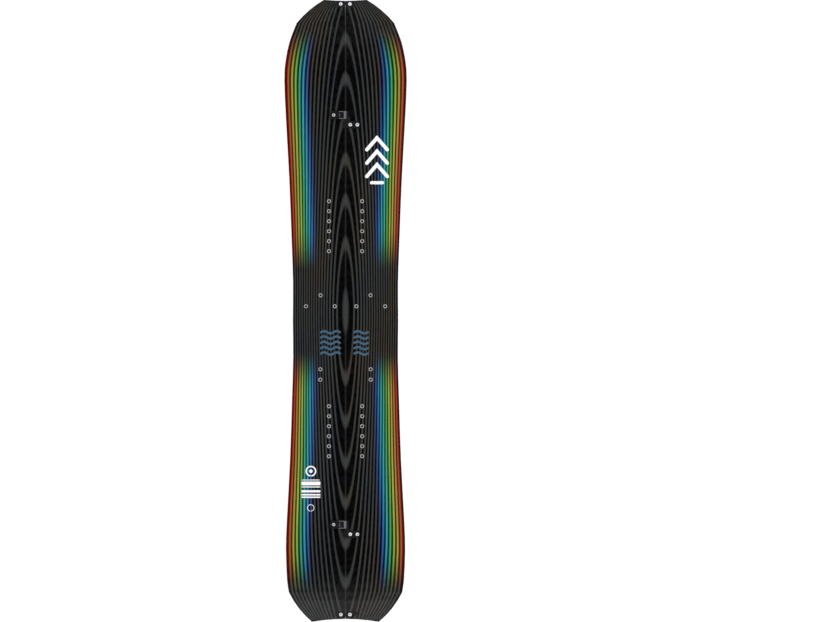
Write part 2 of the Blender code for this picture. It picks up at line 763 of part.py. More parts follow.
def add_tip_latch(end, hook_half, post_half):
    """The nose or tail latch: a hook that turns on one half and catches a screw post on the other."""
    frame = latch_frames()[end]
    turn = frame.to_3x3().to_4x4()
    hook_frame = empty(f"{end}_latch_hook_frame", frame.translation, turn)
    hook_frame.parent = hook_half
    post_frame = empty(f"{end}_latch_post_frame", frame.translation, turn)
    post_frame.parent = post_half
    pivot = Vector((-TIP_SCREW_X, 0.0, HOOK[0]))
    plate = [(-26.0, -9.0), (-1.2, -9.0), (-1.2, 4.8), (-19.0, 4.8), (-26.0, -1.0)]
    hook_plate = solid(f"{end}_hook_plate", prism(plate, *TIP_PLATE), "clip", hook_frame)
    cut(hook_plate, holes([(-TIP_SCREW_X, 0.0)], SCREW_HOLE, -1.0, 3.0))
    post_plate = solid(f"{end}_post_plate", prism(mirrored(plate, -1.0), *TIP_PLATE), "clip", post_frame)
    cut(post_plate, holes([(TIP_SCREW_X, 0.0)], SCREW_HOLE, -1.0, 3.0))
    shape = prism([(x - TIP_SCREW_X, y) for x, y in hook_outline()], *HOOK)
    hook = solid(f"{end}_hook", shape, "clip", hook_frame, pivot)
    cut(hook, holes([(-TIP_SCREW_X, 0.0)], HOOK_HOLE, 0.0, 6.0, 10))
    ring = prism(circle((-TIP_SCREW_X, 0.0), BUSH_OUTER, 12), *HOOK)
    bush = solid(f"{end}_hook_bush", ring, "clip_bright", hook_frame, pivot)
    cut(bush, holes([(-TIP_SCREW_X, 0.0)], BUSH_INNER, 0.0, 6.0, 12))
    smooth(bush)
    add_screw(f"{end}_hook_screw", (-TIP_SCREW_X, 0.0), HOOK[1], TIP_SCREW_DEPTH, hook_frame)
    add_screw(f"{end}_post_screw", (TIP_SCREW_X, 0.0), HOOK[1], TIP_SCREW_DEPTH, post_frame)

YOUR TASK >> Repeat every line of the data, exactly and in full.

COMPLETE RESPONSE >>
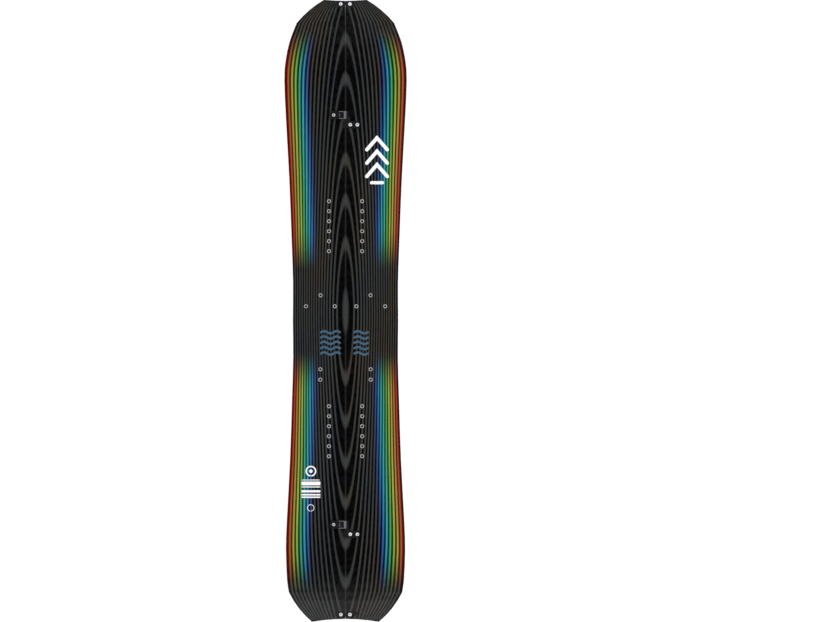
Write part 2 of the Blender code for this picture. It picks up at line 763 of part.py. More parts follow.
def add_tip_latch(end, hook_half, post_half):
    """The nose or tail latch: a hook that turns on one half and catches a screw post on the other."""
    frame = latch_frames()[end]
    turn = frame.to_3x3().to_4x4()
    hook_frame = empty(f"{end}_latch_hook_frame", frame.translation, turn)
    hook_frame.parent = hook_half
    post_frame = empty(f"{end}_latch_post_frame", frame.translation, turn)
    post_frame.parent = post_half
    pivot = Vector((-TIP_SCREW_X, 0.0, HOOK[0]))
    plate = [(-26.0, -9.0), (-1.2, -9.0), (-1.2, 4.8), (-19.0, 4.8), (-26.0, -1.0)]
    hook_plate = solid(f"{end}_hook_plate", prism(plate, *TIP_PLATE), "clip", hook_frame)
    cut(hook_plate, holes([(-TIP_SCREW_X, 0.0)], SCREW_HOLE, -1.0, 3.0))
    post_plate = solid(f"{end}_post_plate", prism(mirrored(plate, -1.0), *TIP_PLATE), "clip", post_frame)
    cut(post_plate, holes([(TIP_SCREW_X, 0.0)], SCREW_HOLE, -1.0, 3.0))
    shape = prism([(x - TIP_SCREW_X, y) for x, y in hook_outline()], *HOOK)
    hook = solid(f"{end}_hook", shape, "clip", hook_frame, pivot)
    cut(hook, holes([(-TIP_SCREW_X, 0.0)], HOOK_HOLE, 0.0, 6.0, 10))
    ring = prism(circle((-TIP_SCREW_X, 0.0), BUSH_OUTER, 12), *HOOK)
    bush = solid(f"{end}_hook_bush", ring, "clip_bright", hook_frame, pivot)
    cut(bush, holes([(-TIP_SCREW_X, 0.0)], BUSH_INNER, 0.0, 6.0, 12))
    smooth(bush)
    add_screw(f"{end}_hook_screw", (-TIP_SCREW_X, 0.0), HOOK[1], TIP_SCREW_DEPTH, hook_frame)
    add_screw(f"{end}_post_screw", (TIP_SCREW_X, 0.0), HOOK[1], TIP_SCREW_DEPTH, post_frame)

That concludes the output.